Que signifie donc, à la lueur de cette exploration, l’insoumission d’Area X? Elle annonce, tout d’abord, la fin d’une ère, d’une époque où le territoire se réduit à une zone que l’on domine et que l’on exploite. Area X dérange, parce qu’elle fait surgir à nouveau l’inattendu, l’imprévisible sur une terre à la fois trop près et trop loin de nous. Si la zone camoufle son essence, cache ses secrets, c’est dans l’intention de constituer un espace qui renonce à se livrer d’emblée, qui force un contact direct avec lui, un toucher si intime que celui qui s’y risque n’en sort pas indemne.

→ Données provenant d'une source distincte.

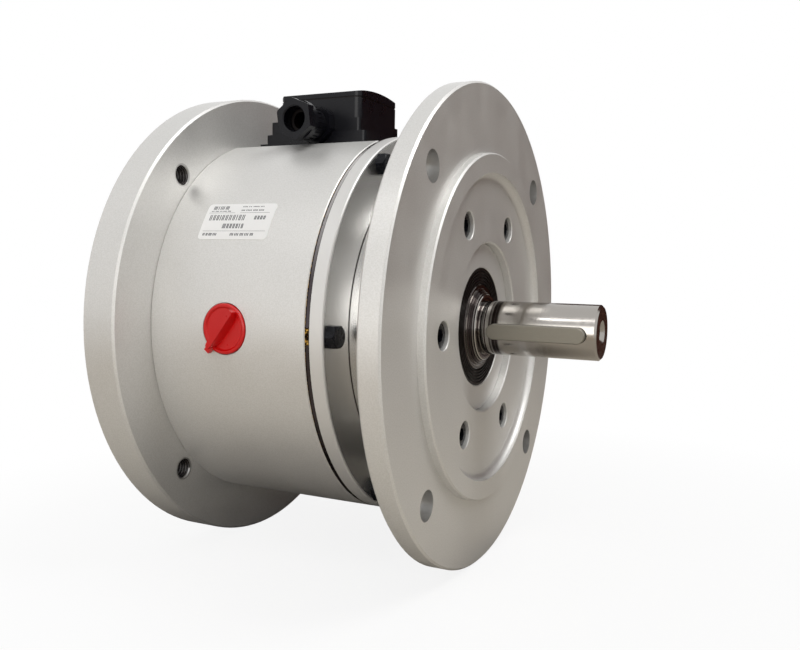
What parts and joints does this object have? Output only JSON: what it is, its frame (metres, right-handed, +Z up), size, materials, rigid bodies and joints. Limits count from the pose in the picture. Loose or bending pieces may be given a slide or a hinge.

Pourtant, Area X ne cherche pas à provoquer, mais à réinstaurer une proximité avec l’environnement. La réécriture de frontières longtemps considérées comme immuables entre l’être humain et le monde naturel ne se fait pas sans heurts, comme on peut se l’imaginer. Area X agit comme une zone d’essai, et la transformation qu’elle impose à l’humanité est aussi radicale que celle subie par la planète en raison des comportements humains. Le phénomène ne vise cependant pas l’anéantissement d’une espèce, la nôtre, mais plutôt à lui faire expérimenter d’autres modes d’habiter et de percevoir l’espace. Un processus qui passe par l’abandon d’une vision anthropocentrique et par l’adoption d’un vivre ensemble qui se manifeste par une interdépendance entre les différents acteurs environnementaux.